Parent details first visits with Shaw after arrest

The first words out of Brian T. Shaw’s lips on March 24, 2005, when he met his mother Celeste Shaw face-to-face, were those of regret.

‘Ma, I love you, and I would never want anyone to take you away from me. And I have taken Chiarra away from her mother and her own children. I don’t know what happened, Mom. I don’t know what happened,’ he said as they sat with a pane of glass in between them at the Onondaga County Jail.

Just hours before their meeting, then-23-year-old Brian, a former student at Syracuse University, was charged with the second-degree murder of Chiarra Seals, the mother of his 4-year-old daughter Essence.

Four days earlier, Celeste Shaw said she spoke with both Seals and Shaw on the phone to tell them she was planning on coming up from Philadelphia to visit a few days later.

Celeste Shaw said everyone was preparing for a happy visit, where she would help her son and the mother of his daughter work out some of the issues, financial and otherwise, between them.



But on March 23, Celeste Shaw’s sister Marie saw a familiar face on the evening news. It was 4-year-old Essence.

Chiarra Seals was missing.

Celeste Shaw said she and Marie spoke on the phone for more than two hours, realizing they had to find Brian. It wasn’t until Marie went to the Sigma Phi Epsilon house on Comstock Avenue, the fraternity to which Shaw belonged, when she discovered he had been taken to the police station.

Police interviewed Shaw into the early hours of the morning of March 24. When Celeste Shaw discovered her son was being arrested and charged with the murder of Seals, all she could think was, ‘Oh my God.’

‘I said that all the way up here on the bus,’ she said.

After Celeste Shaw came for the arraignment, Brian told her not to stay in Syracuse too long. She went to Seals’ wake to comfort her family, gave the Seals’ flowers and then returned home to Philadelphia.

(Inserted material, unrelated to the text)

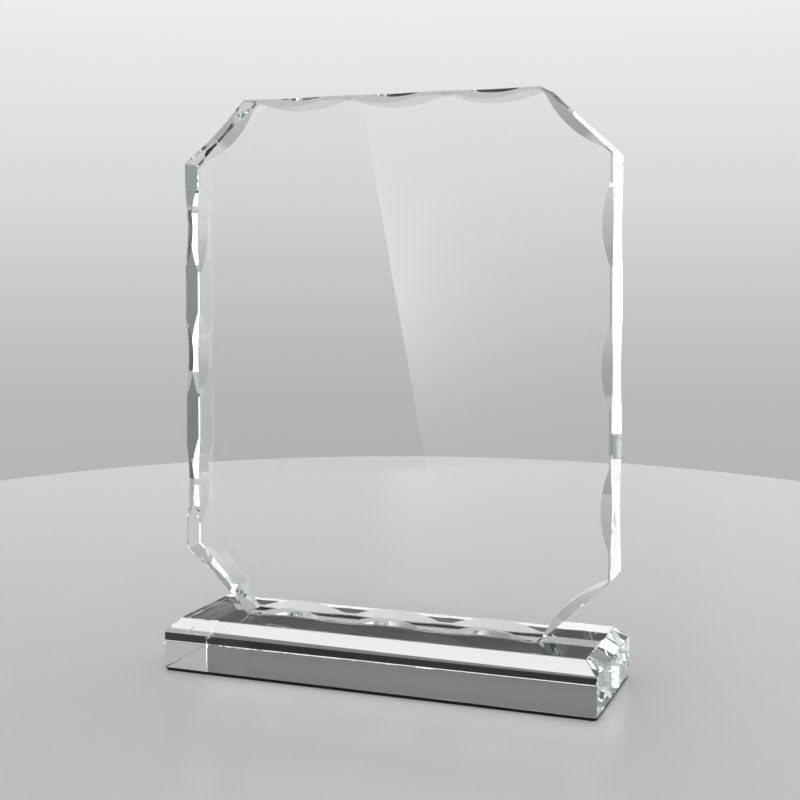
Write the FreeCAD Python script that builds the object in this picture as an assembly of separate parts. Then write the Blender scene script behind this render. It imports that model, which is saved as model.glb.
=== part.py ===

Now, almost a year later, Celeste Shaw is trying to grapple with the reality of the events of March 23, 2005, which she refers to as a ‘horribly terrible mistake.’

Celeste Shaw said she does believe ‘most’ of what her son is saying happened the day of Seals’ death.

‘Things just really went bad,’ she said. ‘It’s hard to understand but people do things.’

She said she tries to look at all the ways her son and Seals could have gotten into the situation they did almost a year ago next month.

‘She was unable to fight him off. The wrath that was taken out was directed at her,’ Celeste Shaw said. ‘Neither one of them could stop themselves.’

While Defense Attorney Thomas Ryan is building many arguments in Shaw’s defense, the most recent is that Shaw suffers from mental duress.

But Celeste Shaw said she isn’t so sure her son’s mental state is really at the heart of his problems. Instead, she said she believes the cause of the events of March 23 is the combined effects of the financial burden, responsibilities and emotional stress being placed on Shaw.

‘We have a limit; we all do,’ Celeste Shaw said.

From observing the trial, Shaw seems to recognize what went wrong in his life that led to the alleged killing on March 23. Celeste Shaw said on March 24, 2005 when she saw her son for the first time since he was charged with murder, he immediately expressed his regret and sorrow.

‘I let everyone down. I disappointed everyone,’ Celeste Shaw said Shaw told her.

As for her, Celeste Shaw said feeling none of what is happening to her son or the Seals’ is fair, but then again, nothing in life is.

‘We’re still at the stage where we say, ‘No, not Brian,” she said. ‘We’re stuck there.’

She and her son, who is currently in an isolation cell due to two paperclips and a ring box found in one of his suits, have been able to see each other face-to-face a few times since the trial began, most notably after court recessed Friday afternoon.

‘He was pretty good,’ Celeste Shaw said, saying Brian cried for the first few minutes and then the mother and son were back to laughing and talking. ‘His spirit was good after he said the things he wanted to say (in court).’

With the second half of Shaw’s cross-examination scheduled for today, Celeste Shaw said both she and Brian accept that he will most likely have to do some time in prison, but are willing to accept the verdict, whatever it may be.

‘We realize now we are all exempt from nothing,’ she said. ‘(Brian) just wants to get it all over with so he can move on to the next phase of his life.’

‘In all this, we have a right to keep going,’ she said.